What Ben explained during the hard days when he was pushing me to make my characters active was simple and obvious, and it hadn’t occurred to me, but once I was able to hear him, I understood. He said, you are already a good writer, now you have to be a good storyteller. My writing shifted, had been shifting the whole time we’d been working together. On the page, my characters had stakes. I could take them deeper and push them further.

When I told Ben I was going to rewrite Red Alaska, but I wasn’t looking forward to the time it would take, he reminded me I already knew the characters so well it wouldn’t take nearly as long as the first time. It has taken longer than I expected, but the writing is the joy. And now I have a new, better novel.

Being mentored allowed me to reach this new level in my writing. But for this mentorship to work, I had to be open to Ben’s challenge to be a better storyteller just as he had to be honest with me, and learn how to communicate with me in a way I could understand. Because we both applied for the mentorship we knew we were in this relationship voluntarily, but more, that it was a special place for a couple of writers to connect. I had to become active just like my characters; I had to challenge Ben too. Through the process I discovered Ben was not only a master of time management; he was a generous, skilled teacher, and a fascinating person. A trusted friend. Our match through the Writer to Writer Mentorship Program was a good one. We were up to the challenge and the challenge became respect.

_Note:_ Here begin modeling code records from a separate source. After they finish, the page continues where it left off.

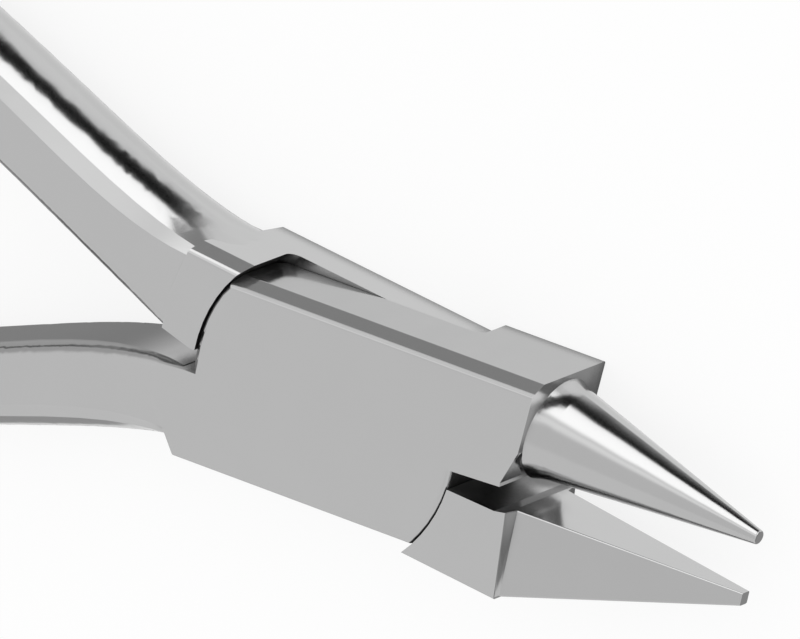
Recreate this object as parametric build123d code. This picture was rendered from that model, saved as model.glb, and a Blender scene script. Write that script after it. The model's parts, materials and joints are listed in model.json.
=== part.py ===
from build123d import *
import os
from math import atan2, cos, degrees, hypot, radians, sin, tan

# Bird-beak pliers for bending orthodontic wire: two forged halves lapped at the head
# and held by one rivet. One beak is a round cone, the other a four-sided pyramid.
# The pliers lie on their back face. The origin is on the pivot axis at that face,
# +X points to the beaks and +Z is the pivot axis. Lengths are in millimetres.
# Both halves are drawn with the beaks closed and then turned about the pivot to rest.

# How far the beaks are open at rest, in degrees, shared by the two halves
rest_opening = 6.1

# Head: the block round the pivot, with a front lap on the cone half and a back lap on the other
head_half_width = 5.9
head_thickness = 7.0
back_lap = 2.45
lap_gap = 0.03
shoulder_radius = 9.2
shoulder_gap = 0.05
bevel_width = 0.55
bevel_height = 0.95
bevel_blend = 0.4
head_edge = 0.14
head_front = 14.05
head_back = 11.7
cone_lap_corner = (9.8, 2.9)
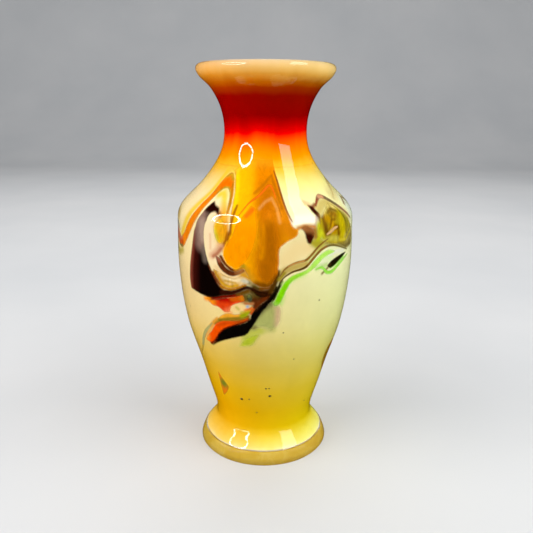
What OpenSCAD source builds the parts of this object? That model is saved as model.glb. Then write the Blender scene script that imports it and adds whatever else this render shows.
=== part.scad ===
// Hand blown cased glass vase: an opal bubble, a straw-tinted gather with
// stretched bits of coloured glass laid in it, a clear casing and an amber foot.
// The origin is the middle of the foot's flat underside, +Z up, millimetres.

/* [Outline] */
// Overall height
vase_h = 150; // [135:1:170]
// Radius of the belly at its widest
belly_r = 33.7; // [32:0.1:36]
// Radius of the foot at its widest
foot_r = 25.9; // [25:0.1:27]
// Radius of the waist above the foot
waist_r = 19.4; // [18.5:0.1:20.5]
// Radius of the neck at its narrowest
neck_r = 15.4; // [14.5:0.1:16.5]
// Radius of the lip at its widest
lip_r = 25.6; // [24.5:0.1:27]

/* [Glass layers] */
// Thickness of the clear casing
casing_t = 1.7; // [1.4:0.1:2]
// Thickness of the straw-tinted gather
straw_t = 1.3; // [1.2:0.1:1.5]
// Thickness of the opal bubble
opal_t = 1.5; // [1.2:0.1:1.8]
// Thickness of a bit of coloured glass
bit_t = 0.5; // [0.35:0.05:0.55]
// Thickness of the ruby collar round the neck
collar_t = 0.7; // [0.5:0.05:0.8]

/* [Foot] */
// Height of the opal skirt's edge inside the foot
skirt_z = 4.4; // [4:0.1:5]
// Radius of the polished pontil hollow
pontil_r = 9; // [6:0.5:12]
// Depth of the polished pontil hollow
pontil_d = 1.4; // [0.8:0.1:2]
// Height of the bore's floor
floor_z = 14; // [13:0.5:16]

/* [Specks] */
// Radius of the largest speck
speck_r = 0.45; // [0.3:0.05:0.45]

/* [Hidden] */

// Heights are given for a vase 150 tall and follow its real height
k = vase_h / 150;
// Curve points between two stations of the profile
wall_steps = 2;
// Facets of a revolved wall in a preview
round_fn = 120;
// Margin by which a cutting band passes its bit
spare = 0.3;

// ---- Curves -------------------------------------------------------------

function mix(a, b, t) = a + (b - a) * t;

// One component of a Catmull-Rom segment from b to c
function ease(a, b, c, d, t) =
    0.5 * (2 * b + (c - a) * t + (2 * a - 5 * b + 4 * c - d) * t * t
           + (3 * b - a - 3 * c + d) * t * t * t);

// An open smooth curve through all points of p
function smooth(p, steps) = [
    for (i = [0 : len(p) - 2], s = [0 : steps - 1])
        let (a = p[max(i - 1, 0)], d = p[min(i + 2, len(p) - 1)], t = s / steps)
        [ease(a[0], p[i][0], p[i + 1][0], d[0], t),
         ease(a[1], p[i][1], p[i + 1][1], d[1], t)],
    p[len(p) - 1]
];

function reversed(p) = [for (i = [len(p) - 1 : -1 : 0]) p[i]];

// Unit normal of an open curve at point i, on its right-hand side
function normal(p, i) =
    let (a = p[max(i - 1, 0)], b = p[min(i + 1, len(p) - 1)],
         d = b - a, n = norm(d))
    [d[1] / n, -d[0] / n];

// The curve moved inwards by t
function inset(p, t) = [for (i = [0 : len(p) - 1]) p[i] - t * normal(p, i)];

function between(p, low, high) = [for (q = p) if (q[1] >= low && q[1] <= high) q];

// A wall curve as a table of radius against height
function by_height(p) = [for (q = p) [q[1], q[0]]];

// The stretch of a wall between two heights, cut square at both
function clipped(p, low, high) =
    let (table = by_height(p))
    concat([[lookup(low, table), low]], between(p, low + 0.05, high - 0.05),
           [[lookup(high, table), high]]);

// ---- Profile: [radius, height] from the foot to the lip ------------------

foot_stations = [
    [foot_r - 0.9, 0],
    [foot_r, 1.2 * k],
    [foot_r - 0.35, 3 * k],
    [foot_r - 1.55, 5.8 * k],
    [mix(foot_r, waist_r, 0.57), 8.6 * k],
    [waist_r + 0.4, 11.2 * k],
    [waist_r, 13.5 * k]
];

body_stations = [
    [mix(waist_r, belly_r, 0.04), 18 * k],
    [mix(waist_r, belly_r, 0.21), 26 * k],
    [mix(waist_r, belly_r, 0.46), 38.5 * k],
    [mix(waist_r, belly_r, 0.755), 52 * k],
    [mix(waist_r, belly_r, 0.93), 66 * k],
    [belly_r, 79 * k],
    [belly_r - 0.1, 90 * k],
    [belly_r - 0.5, 96.5 * k],
    [mix(neck_r, belly_r, 0.825), 101 * k],
    [mix(neck_r, belly_r, 0.546), 106 * k],
    [mix(neck_r, belly_r, 0.317), 111 * k],
    [mix(neck_r, belly_r, 0.142), 116 * k],
    [mix(neck_r, belly_r, 0.033), 121 * k],
    [neck_r, 126.5 * k],
    [mix(neck_r, lip_r, 0.06), 132 * k],
    [mix(neck_r, lip_r, 0.225), 137 * k]
];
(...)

Colette LundayColette Lunday is the Digital Collections Librarian at Lawrence University in Appleton, Wisconsin. She is on the board of the Fox Cities Book Festival, and she is a member of The Loft Literary Center and The Mill: A Place for Writers. Her experiences growing up in North Dakota and living in Alaska inform her work as a novelist. Many mornings she is up by 5:00 a.m., writing and drinking coffee while her dogs snooze under her desk.